Governments of the 30 OECD countries approved the revised version of what is now called the 'Principles of Corporate Governance' with a view to what the official statement states as "rebuilding and maintaining public trust in companies and stock markets".
The OECD says: "The revised principles respond to a number of issues that have undermined the confidence of investors in company management in recent years.
"They call on governments to ensure genuinely effective regulatory frameworks, and on companies themselves to be truly accountable. They advocate an increased awareness among institutional investors and an effective role for shareholders in executive compensation. They also urge strengthened transparency and disclosure to counter conflicts of interest."
If countries adopt the new guidelines then it will become easier for shareholders to remove board members, and to involve them in board selection and election processes.
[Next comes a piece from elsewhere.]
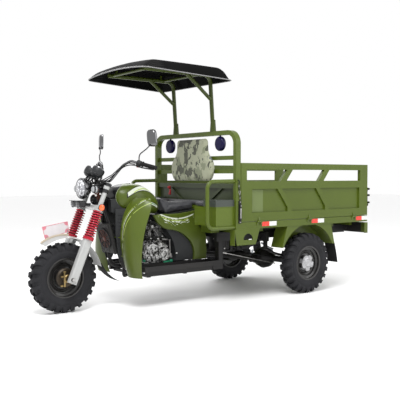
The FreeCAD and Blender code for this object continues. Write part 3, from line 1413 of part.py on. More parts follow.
def drive_line():
    """Reversing gearbox behind the engine and the shaft to the rear axle."""
    gearbox = rounded_box(-85, 85, 1320, 1400, 330, 470, 16)
    nose = WHEELBASE - AXLE_NOSE - SEAT_GAP
    shaft = rod(vec(0, 1396, 392), vec(0, nose - 30, AXLE_Z), 22)
    joints = [Part.makeCylinder(36, 46, vec(0, 1398, 392), Y_AXIS),
              Part.makeCylinder(40, 46, vec(0, nose - 46, AXLE_Z), Y_AXIS)]
    return fuse([gearbox, shaft] + joints)


def rear_axle():
    """Axle tube with the bulging final drive, brake plates and wheel spindles."""
    reach = REAR_TRACK / 2 - 64 - SWING_GAP
    tip = REAR_TRACK / 2 + 28
    half = [(0, 0), (0, 112), (60, 96), (118, 50), (150, REAR_TUBE_R), (reach - 16, REAR_TUBE_R),
            (reach - 16, REAR_DRUM_R), (reach, REAR_DRUM_R), (reach, REAR_SPINDLE_R + 8),
            (reach + SWING_GAP - 1, REAR_SPINDLE_R), (tip, REAR_SPINDLE_R), (tip, 0)]
    left = spun(half)
    nose = Part.makeCone(48, 74, 92, vec(0, -AXLE_NOSE, 0), Y_AXIS)
    whole = fuse([left, mirrored(left), nose])
    whole.translate(vec(0, WHEELBASE, AXLE_Z))
    return whole


def leaf_spring():
    """Stack of cambered leaves on the axle, clamped by a plate and hung by its ends."""
    leaves = []
    axle_top = AXLE_Z + REAR_TUBE_R
    for i in range(LEAF_COUNT):
        half = LEAF_SPAN / 2 * (1 - 0.2 * (LEAF_COUNT - 1 - i))
        rise = LEAF_CAMBER * (half / (LEAF_SPAN / 2)) ** 2
        low = axle_top + 6 + i * LEAF_T
        y = WHEELBASE
        curve = [(y - half, low + rise), (y, low), (y + half, low + rise)]
        back = [(a, b + LEAF_T) for a, b in curve]
        leaves.append(curved_face(LEAF_X - LEAF_W / 2,
                                  [curve, (curve[-1], back[-1]), back[::-1], (back[0], curve[0])])
                      .extrude(vec(LEAF_W, 0, 0)))
    x0, x1 = LEAF_X - LEAF_W / 2 - 5, LEAF_X + LEAF_W / 2 + 5
    clamp = box(x0, x1, WHEELBASE - 45, WHEELBASE + 45, axle_top + SEAT_GAP,
                axle_top + 6 + LEAF_COUNT * LEAF_T + 12)
    shackles = []
    end_z = axle_top + 6 + (LEAF_COUNT - 1) * LEAF_T + LEAF_CAMBER
    for s in (1, -1):
        y = WHEELBASE + s * (LEAF_SPAN / 2 - 6)
        shackles.append(box(LEAF_X - 16, LEAF_X + 16, y - 14, y + 14, end_z,
                            BED_RAIL_TOP - BED_RAIL_H - 24 - SEAT_GAP))
    return fuse(leaves + [clamp] + shackles)


def rear_mudguard():
    """Boxed guard round the arch of one rear wheel, with an inner skirt."""
    y = WHEELBASE
    top = BED_BOTTOM - SEAT_GAP
    foot = 455.0
    outline = [(y - 357, foot), (y - 292, top), (y + 318, top), (y + 372, foot)]
    inset = GUARD_SHEET
    inner = GUARD_INNER_X + inset
    arch = Part.makeCylinder(ARCH_R, 200, vec(inner, y, AXLE_Z), X_AXIS)
    block = side_prism(outline, GUARD_INNER_X, GUARD_PLATE_X).cut(arch)
    small = [(y - 357 + inset, foot - 1), (y - 292 + inset, top - inset),
             (y + 318 - inset, top - inset), (y + 372 - inset, foot - 1)]
    wide_arch = Part.makeCylinder(ARCH_R + inset, 200, vec(inner, y, AXLE_Z), X_AXIS)
    hollow = side_prism(small, inner, GUARD_PLATE_X - inset).cut(wide_arch)
    return block.cut(hollow)


def rear_mud_flap():
    y = WHEELBASE + 372
    x0 = GUARD_INNER_X + 16
    return flap_sheet(x0, GUARD_PLATE_X - 4, [(y - 3.5, 470), (y + 26, 370), (y + 48, 262)], 5)


def build():
    """Every node's shape by name, lengthwise places still from the front axle."""
    rubber = tyre()
    roof = canopy()
    tank = fuel_tank()
    front_rubber = rubber.copy()
    front_rubber.translate(vec(0, 0, AXLE_Z))
    return {
        "frame_backbone": frame_backbone(),
        "frame_side_tubes": frame_side_tubes(),
        "frame_cross_tubes": frame_cross_tubes(),
        "bed_rails": bed_rails(),
        "bed_cross_members": bed_cross_members(),
        "engine": engine(),
        "exhaust": exhaust(),
        "radiator": radiator(),
        "drive_line": drive_line(),
        "rear_axle": rear_axle(),
        "leaf_springs": pair(leaf_spring()),
        "fuel_tank": tank,
        "tank_shrouds": Part.makeCompound([tank_shroud(1, tank), tank_shroud(-1, tank)]),
        "driver_seat": driver_seat(),
        "side_covers": Part.makeCompound([side_cover(1), side_cover(-1)]),
        "under_seat_panel": under_seat_panel(),
        "leg_shields": Part.makeCompound([leg_shield(1), leg_shield(-1)]),
        "footboards": Part.makeCompound([footboard(1), footboard(-1)]),
        "seat_box": seat_box(),
        "bench_cushion": bench_cushion(),
        "armrests": Part.makeCompound([armrest(1), armrest(-1)]),
        "headboard": headboard(),
        "backrest": backrest(),
        "canopy_frame": canopy_frame(roof),
        "canopy": roof,
        "hoop_lamps": Part.makeCompound([hoop_lamp(1), hoop_lamp(-1)]),
        "bed_floor": bed_floor(),
        "bed_brackets": pair(bed_bracket()),
        "rear_mudguards": pair(rear_mudguard()),
        "rear_mud_flaps": pair(rear_mud_flap()),
        "rear_bumper": rear_bumper(),
        "tail_lamps": tail_lamps(),
        "side_board_left": side_board(1),
        "side_board_right": side_board(-1),
        "tailgate": tailgate(),
        "fork_yokes": fork_yokes(),
        "fork_legs": fork_legs(),
        "fork_springs": Part.makeCompound([fork_spring(1), fork_spring(-1)]),
        "front_axle": front_axle(),
        "handlebar": handlebar(),
        "grips": grips(),
        "mirrors": mirrors(),
        "headlamp": headlamp(),
        "gauges": gauges(),
        "turn_signals": Part.makeCompound([turn_signal(1), turn_signal(-1)]),
        "lamp_pod": lamp_pod(),
        "control_cables": control_cables(),
        "front_mudguard": front_mudguard(),
        "front_mud_flap": front_mud_flap(),
        "front_tyre": front_rubber,
        "front_rim": front_wheel_rim(),
        "rear_tyre_left": rear_tyre(1, rubber),
        "rear_rim_left": rear_rim(1),
        "rear_tyre_right": rear_tyre(-1, rubber),
        "rear_rim_right": rear_rim(-1),
    }


def main():
    os.makedirs("parts", exist_ok=True)
    for name, shape in build().items():
        shape.translate(vec(0, -ORIGIN_Y, 0))
        shape.exportStep("parts/" + name + ".step")
        print(name, len(shape.Solids), round(shape.Volume))


if __name__ == "__main__":
    main()
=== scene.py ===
import json
import math

import bpy
from mathutils import Euler, Matrix, Vector


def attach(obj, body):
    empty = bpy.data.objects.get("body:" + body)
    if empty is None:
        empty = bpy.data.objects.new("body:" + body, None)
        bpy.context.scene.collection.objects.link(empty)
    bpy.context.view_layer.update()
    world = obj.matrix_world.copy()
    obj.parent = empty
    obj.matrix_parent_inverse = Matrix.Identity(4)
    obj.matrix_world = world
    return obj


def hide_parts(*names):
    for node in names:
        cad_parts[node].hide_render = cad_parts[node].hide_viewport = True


# A cargo motor tricycle, dressed over its fixed frame. Metres, +Z up, +Y to the rear,
# +X to the rider's left. The origin is in the middle of the footprint on the ground.

bl_info = {
    "name": "Cargo tricycle dressing",
    "version": (1, 0, 0),
    "blender": (4, 5, 0),
    "location": "3D View > Sidebar > Tricycle",
    "description": "Seats, tyres, lamps, trim and finishes for the cargo tricycle",
    "category": "Object",
}

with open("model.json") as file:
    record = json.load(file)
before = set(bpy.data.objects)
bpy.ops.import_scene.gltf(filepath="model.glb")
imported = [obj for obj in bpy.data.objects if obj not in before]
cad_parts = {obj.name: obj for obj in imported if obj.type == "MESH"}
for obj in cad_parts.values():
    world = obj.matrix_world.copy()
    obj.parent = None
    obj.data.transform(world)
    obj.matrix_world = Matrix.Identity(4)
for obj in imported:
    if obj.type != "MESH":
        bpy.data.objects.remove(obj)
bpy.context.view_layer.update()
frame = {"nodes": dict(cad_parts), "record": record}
NODES = frame["nodes"]

FRONT = -1.44175
AXLE_Z = 0.2875
WHEELBASE = 2.278
HALF_TRACK = 0.565
RAKE = math.radians(23.0)
FORK_BACK = 0.020
FORK_HALF = 0.145
ENGINE_BACK, ENGINE_Z = 0.838, 0.520
ENGINE_LEAN = math.radians(12.0)
MERGE_GAP = 0.00002
SOFT_STEPS = 20


def at(x, back, z):
    """A point given by its distance behind the front axle."""
    return Vector((x, back + FRONT, z))


def fork_at(x, back, along):
    """A point of the upright fork drawing on the leaning fork."""
    y = FORK_BACK + back * math.cos(RAKE) + along * math.sin(RAKE)
    return at(x, y, AXLE_Z - back * math.sin(RAKE) + along * math.cos(RAKE))


def engine_at(x, back, up):
    """A point of the upright cylinder drawing on the leaning engine."""
    sine, cosine = math.sin(ENGINE_LEAN), math.cos(ENGINE_LEAN)
    return at(x, ENGINE_BACK + back * cosine - up * sine, ENGINE_Z + back * sine + up * cosine)


FORK_UP = fork_at(0, 0, 1) - fork_at(0, 0, 0)


# Modelling helpers

def deselect():
    """Leave edit mode and clear the selection."""
    active = bpy.context.view_layer.objects.active
    if active is not None and active.mode != "OBJECT":
        bpy.ops.object.mode_set(mode="OBJECT")
    bpy.ops.object.select_all(action="DESELECT")


def pick(*pieces):
    """Select these pieces alone, the first one active."""
    deselect()
    for piece in pieces:
        piece.select_set(True)
    bpy.context.view_layer.objects.active = pieces[0]
    return pieces[0]


def take(name):
    """Name the piece that was just added and put its place into its mesh."""
    piece = bpy.context.object
    piece.name = name
    piece.data.name = name
    bpy.ops.object.transform_apply(location=True, rotation=True, scale=True)
    return piece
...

The guidelines also recommend shareholders should have a greater influence on board and senior executive remuneration. Other major points include:
- Institutional investors should disclose their corporate governance policies, how they decide on the use of their voting rights and how they manage conflicts of interest that may compromise their voting
- Ratings agencies. A new principle calls for rating agencies and analysts to avoid conflicts of interest, which could compromise their advice. An example of this occurs when an agency is paid by a big company to rate it, and not all the details are published.
- Auditors should be wholly independent and not be compromised by other relations with the company. "The duties of the auditor must be strengthened and include accountability to shareholders and a duty to the company to exercise due professional care when conducting an audit"
- Protection for whistleblowers. A new principle advocates protection for whistleblowers, including institutions through which their complaints or allegations can be addressed and provides for confidential access to a board member.
- Board responsibility. The duties and responsibilities of the board have been clarified as fiduciary in nature, particularly important where company groups are concerned. The principle covering board independence and objectivity has been extended to avoid conflicts of interest and to cover situations characterised by block and controlling shareholders, as well as the board's responsibility for oversight of internal control systems covering financial reporting.
The OECD first published draft corporate governance guidelines in 1999. And these have formed the foundation of many national codes and regulations. Working closely with organisations like the World Bank, the International Chamber of Commerce and other bodies, the Paris-based organisation has enjoyed a pivotal role.
In 2002 it decided to look again at the guidelines in the wake of several corporate scandals and pressures for more regulation. The revised text, just published, is a result of a huge consultation exercise involving both OECD and non-OECD governments, as well as representatives of businesses and professional bodies, trades unions and international institutions.